Los jóvenes, a los que tanto hay que ayudar, hoy son los descartados. ¡Cuántos se encuentran sin trabajo! ¡Cuántos tienen cosas, pero no tienen la mirada y el amor que necesitan para ser felices! Nunca dudemos en proponer a los jóvenes explícitamente el ideal del Evangelio, la belleza de la escuela de Cristo. Y esto hemos de hacerlo sin glosas y sin componendas. Invitemos a los jóvenes a construir un mundo sin descartes, derribando muros, a vivir el compromiso de los más necesitados.

Los ancianos, a quienes la actual mentalidad eficientista tiende a marginar, dando una imagen de alguien que es una carga o un problema para la sociedad. Son necesarios, tienen la experiencia, la historia, la carga de humanismo que da la experiencia de la vida. Cuidémoslos. No son carga, son un don. Cuando les van faltando las fuerzas mueven nuestro corazón a vivir el amor. No caigamos en la tentación de desentendernos de ellos.
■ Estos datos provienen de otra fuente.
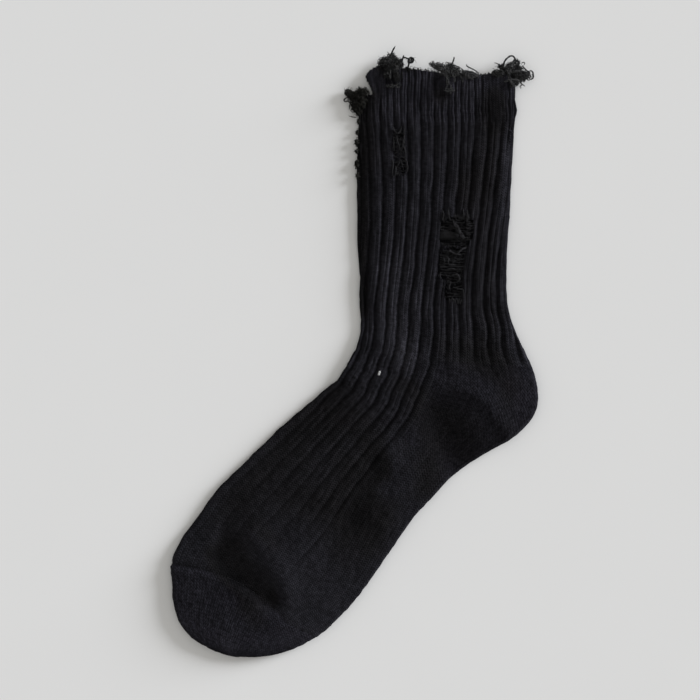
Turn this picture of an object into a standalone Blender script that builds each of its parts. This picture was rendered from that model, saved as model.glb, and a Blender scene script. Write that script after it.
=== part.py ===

3. Tomándose muy en serio la tarea de la educación. Una educación auténtica necesita la cercanía y la confianza que nacen del amor. La primera y fundamental experiencia de amor que hacen los niños, la que marca para siempre su vida, es con sus padres. Todo educador sabe que debe dar algo de sí mismo (por eso los mejores son los padres) y que, solamente así, ayuda a los alumnos a superar egoísmos y los capacita para un amor auténtico. Si esto vale para todos, ¿qué será para un padre y una madre?

La tarea educativa debe ser integral, no solamente técnica o profesional, tiene que comprender todos los aspectos de la persona, desde su faceta social, hasta su anhelo de trascendencia que se percibe en la noble manifestación del amor.